Given our focus on delivering value as soon as possible, it became clear to us that we needed to have the ability to deploy often and ensure that each deployment was done with consistency and high quality. Projects that had manual build and deployment processes increased our risk far too much for us to support them sustainably in the long run.

We started this effort by focusing on a project in which we had quarterly releases. This project was selected because of its extensive regression testing and manual deployment processes that were fragile and inconsistent. The first issue we tackled was the deployment process. We reviewed each step in the process starting with the one that was most complex. We continued to execute against each manual step in the process until it was entirely automated and could be executed during every check-in.

We then tackled the large volume of regression tests. We first reviewed all the individual tests to understand and identify which ones could be removed and were no longer applicable. Once that was done, we prioritized the remaining tests based on their duration (when completed manually) and highlighted any that covered test cases in the upcoming release.

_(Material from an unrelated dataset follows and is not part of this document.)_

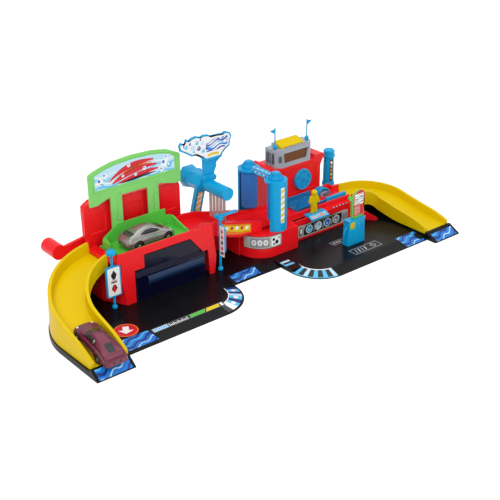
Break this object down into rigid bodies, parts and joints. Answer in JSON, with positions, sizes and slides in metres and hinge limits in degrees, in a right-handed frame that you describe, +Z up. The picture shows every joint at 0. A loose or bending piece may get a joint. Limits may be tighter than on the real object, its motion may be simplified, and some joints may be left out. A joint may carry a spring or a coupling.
{
  "type": "toy car wash playset",
  "caption": "Toy car wash for small toy cars: a lever-driven dunk lift, a sloped track past turning rollers and a curtain, a control tower and a curved chute at each end.",
  "frame": {"origin": "middle of the floor area the playset covers, at floor level", "axes": "+X to the right along the playset, +Y to its back (the control tower's side), +Z up"},
  "size_m": [0.5806, 0.215, 0.1725],
  "materials": {
    "black_abs": "satin",
    "yellow_abs": "gloss",
    "red_abs": "gloss",
    "navy_clear": "clear gloss",
    "green_abs": "gloss",
    "blue_abs": "gloss",
    "blue_clear": "clear gloss",
    "grey_abs": "satin",
    "roller_foam": "matte",
    "curtain_vinyl": "matte",
    "amber_clear": "clear gloss",
    "sign_abs": "gloss",
    "screw_steel": "satin",
    "silver_paint": "metallic gloss",
    "purple_paint": "metallic gloss",
    "car_glass": "clear gloss",
    "car_chassis": "satin",
    "car_wheels": "gloss"
  },
  "bodies": {
    "playset": {"base_left": "black_abs", "base_middle": "black_abs", "base_right": "black_abs", "left_chute": "yellow_abs", "right_chute": "yellow_abs", "garage_shell": "red_abs", "chute_inlet": "red_abs", "lift_back_wall": "red_abs", "dunk_tank": "navy_clear", "garage_rear_cover": "red_abs", "left_sign_post": "blue_abs", "lever_pivot_pin": "grey_abs", "ramp_track": "red_abs", "wash_station": "red_abs", "rear_roller_stand": "red_abs", "roller_frame": "blue_abs", "gantry": "blue_abs", "splash_sign": "blue_abs", "middle_sign_post": "blue_abs", "wash_bay": "red_abs", "wash_basin": "blue_clear", "wash_rail": "blue_abs", "dryer_hood": "blue_abs", "dryer_grille": "grey_abs", "tower_shell": "red_abs", "tower_rear_cover": "red_abs", "tower_cabin": "grey_abs", "cabin_window": "amber_clear", "water_column": "blue_abs", "chute_bracket": "red_abs", "pump_body": "blue_abs", "pump_sign": "sign_abs"},
    "lever": {"lever": "red_abs"},
    "lift": {"lift_tray": "green_abs", "lift_sign": "green_abs", "lift_carriage": "grey_abs", "carriage_screws": "screw_steel"},
    "front_roller": {"roller_front": "roller_foam", "spindle_front": "grey_abs"},
    "rear_roller": {"roller_rear": "roller_foam", "spindle_rear": "grey_abs"},
    "curtain": {"wash_curtain": "curtain_vinyl"},
    "boom": {"boom_arm": "blue_abs"},
    "slider": {"wash_slider": "blue_abs", "attendant_figure": "yellow_abs"},
    "dial": {"tower_dial": "blue_abs"},
    "hatch": {"tower_hatch": "yellow_abs"},
    "left_flag": {"flag_left": "blue_abs"},
    "right_flag": {"flag_right": "blue_abs"},
    "silver_car": {"silver_car_body": "silver_paint", "silver_car_windows": "car_glass", "silver_car_chassis": "car_chassis"},
    "silver_front_wheels": {"silver_car_front_axle": "car_wheels"},
    "silver_rear_wheels": {"silver_car_rear_axle": "car_wheels"},
    "purple_car": {"purple_car_body": "purple_paint", "purple_car_windows": "car_glass", "purple_car_chassis": "car_chassis"},
    "purple_front_wheels": {"purple_car_front_axle": "car_wheels"},
    "purple_rear_wheels": {"purple_car_rear_axle": "car_wheels"}
  },
  "joints": [
    {"name": "lever_turn", "type": "hinge", "parent": "playset", "child": "lever", "pos_m": [-0.17575, 0.0765, 0.066], "axis": [0, 1, 0], "range_deg": [0, 42]},
    {"name": "lift_travel", "type": "slide", "parent": "playset", "child": "lift", "axis": [0, 0, 1], "range_m": [-0.0373, 0]},
    {"name": "front_roller_spin", "type": "hinge", "parent": "playset", "child": "front_roller", "pos_m": [0.05725, 0.0122, 0.076], "axis": [0, 0, 1], "continuous": true},
    {"name": "rear_roller_spin", "type": "hinge", "parent": "playset", "child": "rear_roller", "pos_m": [0.05725, 0.0668, 0.076], "axis": [0, 0, 1], "continuous": true},
    {"name": "curtain_swing", "type": "hinge", "parent": "playset", "child": "curtain", "pos_m": [-0.01575, 0.0415, 0.102], "axis": [0, 1, 0], "range_deg": [-35, 35]},
    {"name": "boom_lift", "type": "hinge", "parent": "playset", "child": "boom", "pos_m": [-0.03575, 0.0155, 0.078], "axis": [0, -1, 0], "range_deg": [0, 80]},
    {"name": "slider_travel", "type": "slide", "parent": "playset", "child": "slider", "axis": [1, 0, 0], "range_m": [-0.021, 0]},
    {"name": "dial_turn", "type": "hinge", "parent": "playset", "child": "dial", "pos_m": [0.15225, 0.0645, 0.065], "axis": [0, 1, 0], "continuous": true},
    {"name": "hatch_open", "type": "hinge", "parent": "playset", "child": "hatch", "pos_m": [0.13625, 0.0865, 0.1187], "axis": [-1, 0, 0], "range_deg": [0, 70]},
    {"name": "left_flag_turn", "type": "hinge", "parent": "playset", "child": "left_flag", "pos_m": [0.10895, 0.0735, 0.12], "axis": [0, 0, 1], "continuous": true},
    {"name": "right_flag_turn", "type": "hinge", "parent": "playset", "child": "right_flag", "pos_m": [0.16725, 0.0735, 0.12], "axis": [0, 0, 1], "continuous": true},
    {"name": "silver_car_lift_off", "type": "slide", "parent": "lift", "child": "silver_car", "axis": [0, 0, 1], "range_m": [0, 0.03]},
    {"name": "silver_front_wheels_spin", "type": "hinge", "parent": "silver_car", "child": "silver_front_wheels", "pos_m": [-0.108, 0.0345, 0.0715], "axis": [0, 1, 0], "continuous": true},
    {"name": "silver_rear_wheels_spin", "type": "hinge", "parent": "silver_car", "child": "silver_rear_wheels", "pos_m": [-0.1495, 0.0345, 0.0715], "axis": [0, 1, 0], "continuous": true},
    {"name": "purple_car_lift_off", "type": "slide", "parent": "playset", "child": "purple_car", "axis": [0, 0, 1], "range_m": [0, 0.03]},
    {"name": "purple_front_wheels_spin", "type": "hinge", "parent": "purple_car", "child": "purple_front_wheels", "pos_m": [-0.26425, -0.04457, 0.02572], "axis": [1, 0, 0], "continuous": true},
    {"name": "purple_rear_wheels_spin", "type": "hinge", "parent": "purple_car", "child": "purple_rear_wheels", "pos_m": [-0.26425, -0.08496, 0.01618], "axis": [1, 0, 0], "continuous": true}
  ],
  "couplings": [
    {"joint": "lift_travel", "follows": "lever_turn", "m_per_rad": -0.050844}
  ]
}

One reason there were so many regression tests was due to the significant changes that took place throughout a given quarter. We gained a lot of focus by implementing a structure in which releases took place every 4 week. This also forced us to prioritize all the changes in order to deploy things effectively. At the same time, we began to automate the longest regression tests – bringing the manual regression times down from a couple of weeks to just a couple of days.

One additional lesson we learned from this activity was to: “just start”. We did not try to develop the perfect solution, but just started to bite away at the issues we knew about and solved them one by one. We continued to do this until we felt we had achieved the best ROI possible. This not only improved our time to market, but also improved the quality of our deployments and ultimately the quality of our final solution.